A picture of the Lily Pond exists in Seaford Museum and shows this 2nd pond, the ‘twin’ on the opposite side of Blatchington Road. This pond is shown as within the private grounds of Blatchington Court, and was on a part of the grounds that was ceded by Elizabeth Dennis in 1892 to become glebe land of the church, and so is likely to not have been used by drovers to water their animals.

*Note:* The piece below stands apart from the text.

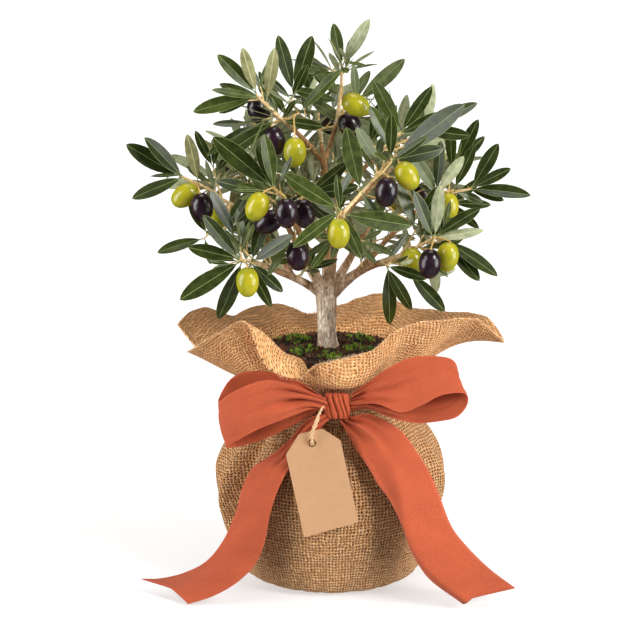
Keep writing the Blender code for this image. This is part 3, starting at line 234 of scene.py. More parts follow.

1903: The Lily Pond (site of Elmcourt). (Photo courtesy of Seaford Museum)
Blatchington Pond in the 20th century
The photo below shows the pond just after Avondale Road had been constructed providing a
new link with Seaford, and effectively ‘damming’ the pond and reducing it in size to its present
shape.
This area assumed greater importance in the period leading up to WW1. Housing
development was coming down Blatchington Hill and Avondale Road. To reflect the increasing
municipal importance of the pond, the freeholder, the Seaford West Company just a fortnight
before the outbreak of war, sold the land to Seaford Urban District Council with restrictive
covenants limiting its use to public pleasure grounds. After the war, development slowly
picked up again, with Elmcourt (originally a small hotel called Redcourts) being built in the
late 1920’s on the site of the Lily Pond, and Norlington House, an attempt to re-create Place
House (a Jacobean house that was located on the corner of Place Lane and Broad Street, Seaford.)

1905: Blatchington Pond and Hill. (Picture courtesy of Seaford Museum)

1927: geese grazing beside the pond. (Photo courtesy of Seaford Museum).
The Sutton Drove housing development came in the 1930s finally bringing an appreciative local community to gradually transform what was an agricultural valley separating Seaford and East Blatchington to a single urban entity.